Du 22 au 30 janvier 2016, le festival Les inattendus

Par Journal Cinéphile Lyonnais @journalcinephil

En 2016, du 22 au 30 janvier aura lieu la 10ème édition du festival « Les Inattendus ». Découvrez ce festival consacré aux films hors-normes, créés le plus souvent en dehors des circuits de production commerciale, dans lesquels la dimension expérimentale prime… qu’elle s’inscrive dans une forme documentaire, plastique ou narrative.

Ce qui fait la force du Festival Les Inattendus, c’est sa capacité à programmer des objets filmiques originaux, divers et novateurs, qui se passent de standards imposés : bref des films… inattendus !
L’une des caractéristique essentielle du Festival Les Inattendus est l’échange, à travers les rapports entre les spectateurs, mais aussi et surtout à travers l’échange avec les réalisateurs, qui nourrissent et complètent la vision des films.

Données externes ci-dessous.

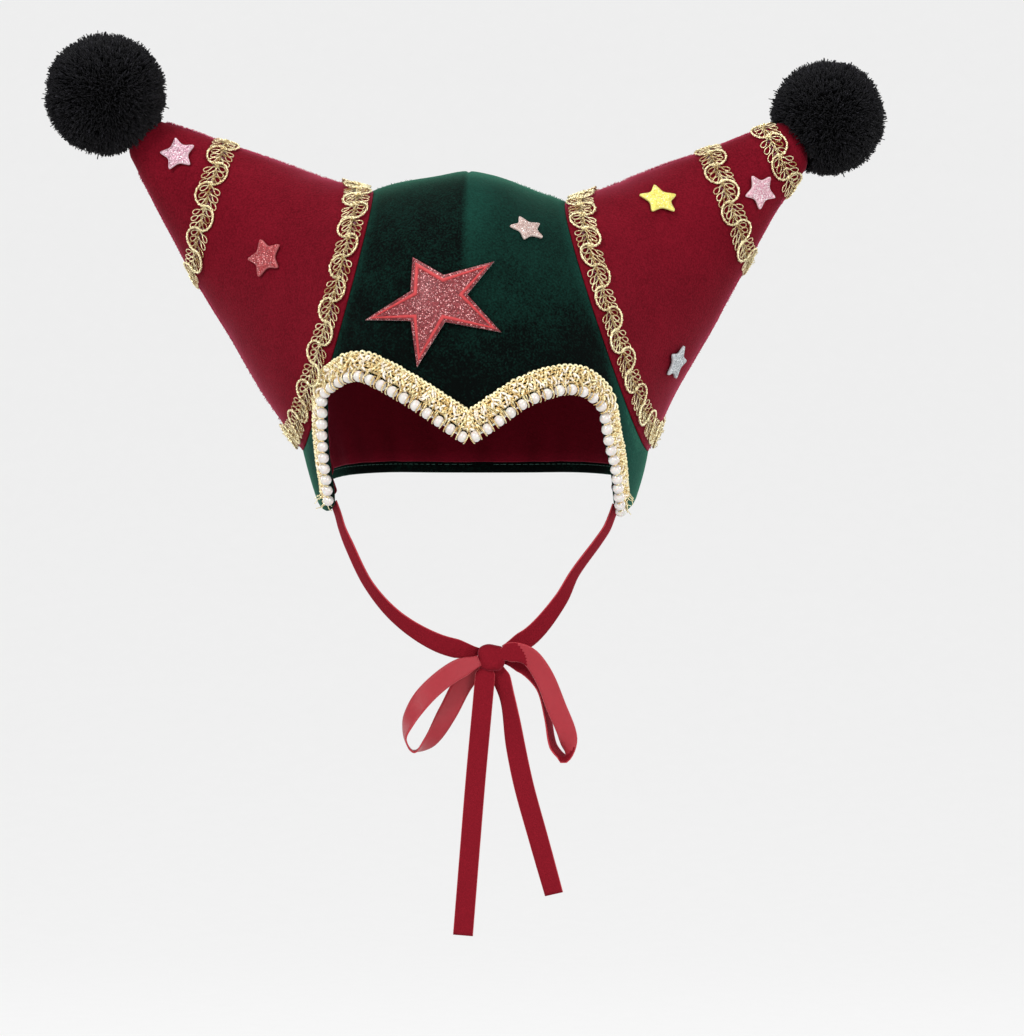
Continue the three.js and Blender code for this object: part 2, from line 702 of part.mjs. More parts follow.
// A block on the outer side of a seam's plane, which it crosses by the clearance
function seamCutter(plane, clearance) {
  const size = 3 * crownHalfDepth;
  const block = new THREE.BoxGeometry(size, size, size);
  const basis = new THREE.Matrix4().makeBasis(plane.out, plane.back, plane.out.clone().cross(plane.back));
  const place = plane.middle.clone().addScaledVector(plane.out, size / 2 - clearance);
  block.applyMatrix4(basis.setPosition(place));
  return toSolid(block);
}

// How far down the last row of the crown's wall the lining's edge lies, for each place of the rim
function liningEdgeShares(places) {
  const edge = rimPlaces(hemWidth);
  return places.map((place) => {
    let level = place.level;
    edge.forEach((from, count) => {
      const to = edge[(count + 1) % edge.length];
      const span = to.turn - from.turn;
      const share = (place.turn - from.turn) / span;
      if (Math.abs(span) < Math.PI && span !== 0 && share >= 0 && share <= 1) {
        level = Math.min(level, from.level + share * (to.level - from.level));
      }
    });
    const rowsDown = (arcAtLevel(level) / arcAtLevel(place.level)) * crownRows;
    return Math.max(rowsDown - (crownRows - 1), liningLeastRow);
  });
}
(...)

L’équipe du festival a conçu cette 10ème édition comme un panorama de créations audacieuses, interrogeant tout à la fois notre rapport au monde et à sa représentation mais présentant aussi une véritable réflexion sur le médium cinématographique.

Aussi en plus de la sélection, trois programmes spéciaux feront dialoguer trois univers :

  • celui du grand cinéaste du patrimoine espagnol, José Val del Omar, qui a sans cesse repoussé les limites de l’outil cinématographique pour en éprouver toute la force poétique ;
  • celui des films contemporains expérimentaux indiens, le cinéma Prayoga, qui interrogent les traditions culturelles, philosophiques et religieuses à la lumière d’une pratique filmique innovante et décomplexée;
  • Et enfin l’univers des films de fiction explorant divers territoires mythologiques dans un programme intitulé « Aspects du mythe ».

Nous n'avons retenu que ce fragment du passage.